Having classified ourselves, it remains for us (the authors of the present work) to define our position more precisely. Like Darwin we welcome all factors which appear to be capable of effecting evolution. We have no axe to grind in the shape of a pet hypothesis, and consequently our passions are not roused when men come forward with new ideas seemingly opposed to some which already occupy the field. We recognise the extreme complexity of the problems that confront us. We look facts in the face and decline to ignore any, no matter how ill they fit in with existing theories. We recognise the strength and the weakness of the Darwinian theory. We see plainly that it has the defect of the period in which it was enunciated. The eighteenth century was the age of cocksureness, the age in which all phenomena were thought to be capable of simple explanation.

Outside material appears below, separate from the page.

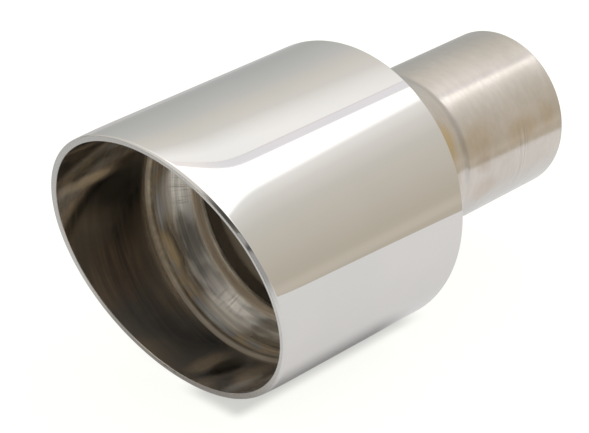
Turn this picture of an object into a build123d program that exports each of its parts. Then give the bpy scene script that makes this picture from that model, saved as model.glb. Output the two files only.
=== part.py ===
from build123d import *
import math
import os

# Slash-cut exhaust tip: a thick polished shell, and a spun reducer welded inside it
# that narrows to the sleeve which slips over the car's tailpipe.
# The axis runs along Y. The origin is the centre of the sleeve's open end, the outlet
# faces -Y and the long side of the slash is on top, +Z. All sizes are in millimetres.

# Outer shell
shell_diameter = 114.3
shell_wall = 3.0
shell_mean_length = 103.5
slash_angle = 18.0
rim_outer_break = 0.6
rim_inner_break = 0.3
rear_edge_break = 0.4

# Tailpipe that the sleeve slips over, and the reducer's sheet
tailpipe_diameter = 63.5
tailpipe_clearance = 0.15
sheet = 1.2

# Reducer, from the sleeve's open end towards the outlet
shell_setback = 97.5
sleeve_length = 62.5
cone_length = 70.5
neck_length = 4.0
shoulder_length = 7.5
shoulder_depth = 8.45
skirt_length = 7.5
neck_round = 1.0
shoulder_round = 10.0

# Weld bead round the reducer's front edge
bead_run = 1.9
bead_lap = 1.1
bead_crest_run = 0.4
bead_height = 0.5

# Worked out from the sizes above
shell_radius = shell_diameter / 2
shell_bore = shell_radius - shell_wall
sleeve_bore = tailpipe_diameter / 2 + tailpipe_clearance
skirt_bore = shell_bore - sheet
neck_bore = skirt_bore - shoulder_depth

shell_rear_y = -shell_setback
rim_middle_y = shell_rear_y - shell_mean_length
crease_y = -sleeve_length
neck_rear_y = crease_y - cone_length
neck_front_y = neck_rear_y - neck_length
skirt_rear_y = neck_front_y - shoulder_length
skirt_front_y = skirt_rear_y - skirt_length


def turned(outline):
    """Turn a closed outline, drawn as (radius, y), once round the Y axis."""
    return revolve(make_face(outline), Axis.Y)


def make_outer_shell():
    slash_rise = shell_radius * math.tan(math.radians(slash_angle))
    rim_front_y = rim_middle_y - slash_rise
    blank = Polyline(
        (shell_bore, shell_rear_y),
        (shell_radius, shell_rear_y),
        (shell_radius, rim_front_y),
        (shell_bore, rim_front_y),
        close=True,
    )
    tube = turned(blank)
    rear_edges = tube.edges().filter_by(GeomType.CIRCLE).group_by(Axis.Y)[-1]
    tube = chamfer(rear_edges, rear_edge_break)

    rim_plane = Plane(
        origin=(0, rim_middle_y, 0),
        x_dir=(1, 0, 0),
        z_dir=(0, -math.cos(math.radians(slash_angle)), -math.sin(math.radians(slash_angle))),
    )
    tube = split(tube, bisect_by=rim_plane, keep=Keep.BOTTOM)

    rim_face = tube.faces().filter_by(GeomType.PLANE).sort_by(Axis.Y)[0]
    outer_rim_edge = rim_face.edges().sort_by(SortBy.LENGTH)[-1]
    tube = chamfer(outer_rim_edge, rim_outer_break)
    rim_face = tube.faces().filter_by(GeomType.PLANE).sort_by(Axis.Y)[0]
    inner_rim_edge = rim_face.edges().sort_by(SortBy.LENGTH)[0]
    return chamfer(inner_rim_edge, rim_inner_break)


def make_reducer():
    inside = FilletPolyline(
        (sleeve_bore, 0),
        (sleeve_bore, crease_y),
        (neck_bore, neck_rear_y),
        (neck_bore, neck_front_y),
        (skirt_bore, skirt_rear_y),
        (skirt_bore, skirt_front_y),
        radius=[0, 0, neck_round, shoulder_round],
    )
    wall = offset(inside, amount=sheet, side=Side.LEFT)
    return turned(wall)


def make_weld_bead():
    outline = Polyline(
        (shell_bore, skirt_front_y - bead_run),
        (skirt_bore - bead_height, skirt_front_y - bead_crest_run),
        (skirt_bore, skirt_front_y + bead_lap),
        (skirt_bore, skirt_front_y),
        (shell_bore, skirt_front_y),
        close=True,
    )
    return turned(outline)


pieces = {
    "outer_shell": make_outer_shell(),
    "reducer": make_reducer(),
    "weld_bead": make_weld_bead(),
}

os.makedirs("parts", exist_ok=True)
for name, piece in pieces.items():
    export_step(piece, f"parts/{name}.step")
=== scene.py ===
import math

import bmesh
import bpy
from mathutils import Matrix, Vector


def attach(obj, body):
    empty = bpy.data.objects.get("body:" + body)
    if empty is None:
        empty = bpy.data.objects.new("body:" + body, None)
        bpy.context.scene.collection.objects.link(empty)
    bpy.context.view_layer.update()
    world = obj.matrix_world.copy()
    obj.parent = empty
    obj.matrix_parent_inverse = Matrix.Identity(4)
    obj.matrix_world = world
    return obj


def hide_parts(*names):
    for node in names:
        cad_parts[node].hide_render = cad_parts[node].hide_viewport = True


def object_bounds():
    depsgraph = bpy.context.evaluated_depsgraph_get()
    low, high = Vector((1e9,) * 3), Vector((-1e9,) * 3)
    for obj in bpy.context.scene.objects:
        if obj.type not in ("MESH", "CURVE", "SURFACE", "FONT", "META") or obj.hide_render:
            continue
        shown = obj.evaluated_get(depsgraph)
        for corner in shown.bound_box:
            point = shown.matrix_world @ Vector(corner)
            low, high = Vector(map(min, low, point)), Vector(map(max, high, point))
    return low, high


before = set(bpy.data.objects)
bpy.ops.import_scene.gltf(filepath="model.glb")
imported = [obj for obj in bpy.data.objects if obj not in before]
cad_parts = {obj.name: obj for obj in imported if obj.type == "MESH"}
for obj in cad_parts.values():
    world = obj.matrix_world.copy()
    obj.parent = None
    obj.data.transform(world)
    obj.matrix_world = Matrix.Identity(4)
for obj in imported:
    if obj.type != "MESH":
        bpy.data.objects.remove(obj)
cad_low, cad_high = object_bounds()

# The camera stands where the photograph was taken from: in front of the outlet, to its
# right and above it, on a long lens. The long side of the rim is a few degrees off upright.
camera_place = (0.5951, -0.8964, 0.5293)
camera_azimuth = 37.75
camera_elevation = 28.77
camera_roll = 5.64
camera_data = bpy.data.cameras.new("camera")
camera_data.lens = 177.35
camera_data.sensor_width = 36.0
camera_data.clip_end = 50.0
camera = bpy.data.objects.new("camera", camera_data)
camera.matrix_world = (
    Matrix.Translation(camera_place)
    @ Matrix.Rotation(math.radians(camera_azimuth), 4, "Z")
    @ Matrix.Rotation(math.radians(90 - camera_elevation), 4, "X")
    @ Matrix.Rotation(math.radians(camera_roll), 4, "Z")
)
bpy.context.collection.objects.link(camera)
bpy.context.scene.camera = camera
bpy.context.scene.view_settings.view_transform = "Standard"

# The room is a pale tent that the steel reflects: tan near the table, white overhead, dim on
# the camera's side up to its soft ceiling, and dark where the camera stands. The camera
# itself sees plain white past the table.
background_white = (1, 1, 0.955, 1)
camera_direction = (0.5855, -0.7494, 0.309)
camera_dark = 0.09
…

This is well exemplified by the doctrines of the Manchester school as regards political and economic science. The whole art of legislation was thought to be summed up in the words _laissez faire_. The whole sphere of legitimate government was asserted to be the keeping of order and the enforcing of contracts. Experience has demonstrated that a State guided solely by these principles is wretchedly governed. A large proportion of recent Acts of Parliament limits the freedom of contract. Such limitations are necessary in the case of contracts between the weak and the strong. Similarly the earlier economists considered political economy a very simple affair. They asserted that men are actuated by but one motive—the love of money. All their men were economic men, men devoid of all attributes save an intense love of gold. Experience has shown that these premises are not correct. Love of family, pride of race, caste prejudices are more or less deeply implanted in men, so that they are rarely actuated solely by the love of money.

The Aim of the Biologist

Thus it is that the political economy of to-day as set forth by Marshall is far more complex and less dogmatic than that of Ricardo or Adam Smith. Similarly the political philosophy of Sidgwick is very different to that of Herbert Spencer. So is it with the theory of organic evolution. The theory of natural selection is no more able to explain all the varied phenomena of nature than is Ricardo’s assumption that all men are actuated solely by the love of money capable of accounting for the multifarious existing economic phenomena. Even as the love of wealth is an important motive of human actions, so is natural selection an important factor in evolution. But even as the majority of human actions are the resultant of a variety of motives, so are the majority of existing organisms the resultant of a complex system of forces. Even as it is the duty of the economist to discover the various motives which lead to human actions, so is it the duty of the biologist to bring to light the factors which are operative in the making of species.